- **Given instruction**: Copy verbatim the material from its first line to the line that holds "made[name] = look.material", including that line.

:::::

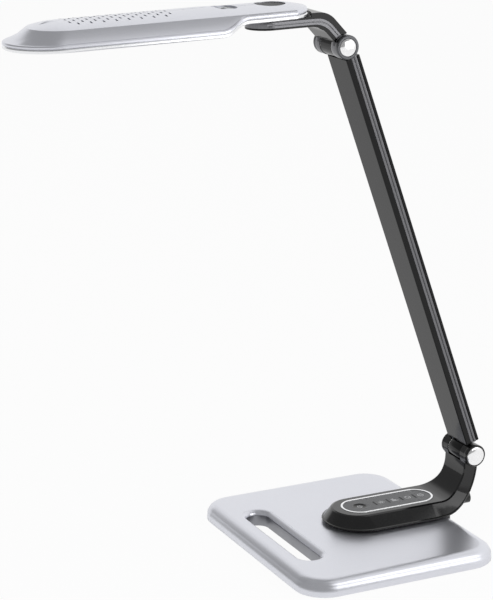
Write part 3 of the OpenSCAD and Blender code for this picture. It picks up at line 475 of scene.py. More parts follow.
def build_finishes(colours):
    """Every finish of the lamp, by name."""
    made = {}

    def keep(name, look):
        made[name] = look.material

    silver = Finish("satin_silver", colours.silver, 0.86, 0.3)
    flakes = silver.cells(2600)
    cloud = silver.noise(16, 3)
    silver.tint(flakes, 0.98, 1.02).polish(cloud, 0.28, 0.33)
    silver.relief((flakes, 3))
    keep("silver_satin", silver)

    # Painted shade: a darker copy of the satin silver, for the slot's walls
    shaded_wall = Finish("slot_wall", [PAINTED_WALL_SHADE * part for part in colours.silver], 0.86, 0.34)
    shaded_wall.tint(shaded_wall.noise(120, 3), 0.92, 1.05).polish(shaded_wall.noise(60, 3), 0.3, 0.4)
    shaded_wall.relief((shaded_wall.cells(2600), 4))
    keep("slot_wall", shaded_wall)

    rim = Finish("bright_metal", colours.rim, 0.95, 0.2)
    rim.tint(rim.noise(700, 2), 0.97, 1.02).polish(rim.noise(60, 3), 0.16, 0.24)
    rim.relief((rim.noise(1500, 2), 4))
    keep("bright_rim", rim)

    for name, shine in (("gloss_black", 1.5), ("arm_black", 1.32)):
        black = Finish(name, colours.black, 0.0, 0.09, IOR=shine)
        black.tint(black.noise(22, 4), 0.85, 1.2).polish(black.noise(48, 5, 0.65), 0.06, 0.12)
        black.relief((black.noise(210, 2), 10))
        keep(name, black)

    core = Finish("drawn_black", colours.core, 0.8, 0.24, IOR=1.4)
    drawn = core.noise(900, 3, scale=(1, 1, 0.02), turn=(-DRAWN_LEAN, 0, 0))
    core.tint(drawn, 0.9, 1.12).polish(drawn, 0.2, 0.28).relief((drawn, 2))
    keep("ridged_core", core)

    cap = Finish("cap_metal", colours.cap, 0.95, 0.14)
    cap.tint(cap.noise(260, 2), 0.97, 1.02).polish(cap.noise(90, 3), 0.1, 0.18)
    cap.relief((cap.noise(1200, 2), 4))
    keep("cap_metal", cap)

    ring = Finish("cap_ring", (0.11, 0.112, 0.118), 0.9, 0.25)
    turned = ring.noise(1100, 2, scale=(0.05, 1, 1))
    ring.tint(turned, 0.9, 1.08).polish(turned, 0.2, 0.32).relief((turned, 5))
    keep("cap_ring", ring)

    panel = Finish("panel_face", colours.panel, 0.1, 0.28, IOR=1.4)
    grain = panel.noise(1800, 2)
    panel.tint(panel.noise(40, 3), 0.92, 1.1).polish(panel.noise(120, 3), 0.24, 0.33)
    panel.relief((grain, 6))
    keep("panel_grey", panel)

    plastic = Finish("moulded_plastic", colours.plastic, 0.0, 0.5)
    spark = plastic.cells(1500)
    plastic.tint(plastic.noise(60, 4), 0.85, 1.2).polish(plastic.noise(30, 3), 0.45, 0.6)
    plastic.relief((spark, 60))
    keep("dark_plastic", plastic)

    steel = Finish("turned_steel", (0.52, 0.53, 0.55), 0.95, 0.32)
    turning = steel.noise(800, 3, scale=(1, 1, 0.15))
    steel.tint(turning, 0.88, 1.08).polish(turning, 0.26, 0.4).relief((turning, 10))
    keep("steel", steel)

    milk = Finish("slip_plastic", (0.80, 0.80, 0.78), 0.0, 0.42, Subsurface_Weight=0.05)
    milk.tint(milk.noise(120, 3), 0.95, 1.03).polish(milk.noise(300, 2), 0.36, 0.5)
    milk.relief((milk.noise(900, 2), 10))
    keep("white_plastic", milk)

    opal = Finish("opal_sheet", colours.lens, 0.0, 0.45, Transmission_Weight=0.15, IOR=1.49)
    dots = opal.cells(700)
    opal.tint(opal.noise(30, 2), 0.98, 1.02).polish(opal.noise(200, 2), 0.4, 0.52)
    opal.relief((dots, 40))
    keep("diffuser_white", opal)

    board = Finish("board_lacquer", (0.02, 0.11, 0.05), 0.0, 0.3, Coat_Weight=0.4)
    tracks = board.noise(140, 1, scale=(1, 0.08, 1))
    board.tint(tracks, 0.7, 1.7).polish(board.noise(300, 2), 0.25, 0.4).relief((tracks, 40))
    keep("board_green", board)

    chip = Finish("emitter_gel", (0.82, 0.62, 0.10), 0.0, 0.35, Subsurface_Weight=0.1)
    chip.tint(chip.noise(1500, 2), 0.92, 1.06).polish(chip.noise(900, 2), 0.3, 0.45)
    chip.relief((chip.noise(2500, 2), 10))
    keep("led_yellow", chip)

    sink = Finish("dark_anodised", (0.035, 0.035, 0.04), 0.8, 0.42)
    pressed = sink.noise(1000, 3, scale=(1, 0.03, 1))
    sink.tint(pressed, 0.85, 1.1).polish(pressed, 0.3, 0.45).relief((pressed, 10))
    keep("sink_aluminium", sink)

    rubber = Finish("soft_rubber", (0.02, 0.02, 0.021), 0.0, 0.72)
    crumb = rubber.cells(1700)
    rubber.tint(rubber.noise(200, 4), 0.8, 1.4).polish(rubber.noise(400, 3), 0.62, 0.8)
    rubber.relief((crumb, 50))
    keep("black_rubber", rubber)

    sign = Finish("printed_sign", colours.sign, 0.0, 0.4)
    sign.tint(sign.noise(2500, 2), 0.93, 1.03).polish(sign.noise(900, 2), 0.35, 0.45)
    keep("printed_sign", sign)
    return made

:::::

- **Response**:
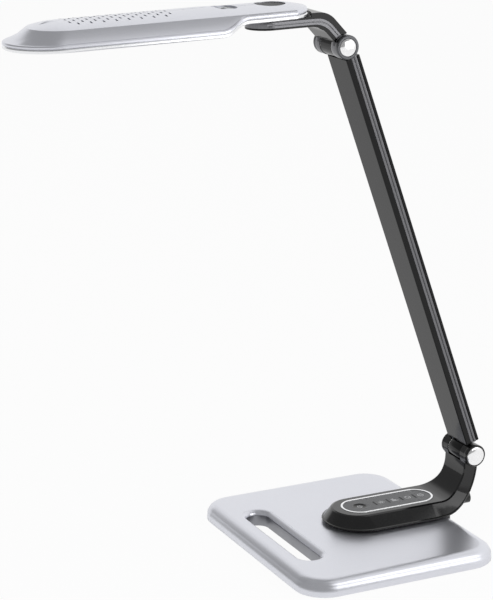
Write part 3 of the OpenSCAD and Blender code for this picture. It picks up at line 475 of scene.py. More parts follow.
def build_finishes(colours):
    """Every finish of the lamp, by name."""
    made = {}

    def keep(name, look):
        made[name] = look.material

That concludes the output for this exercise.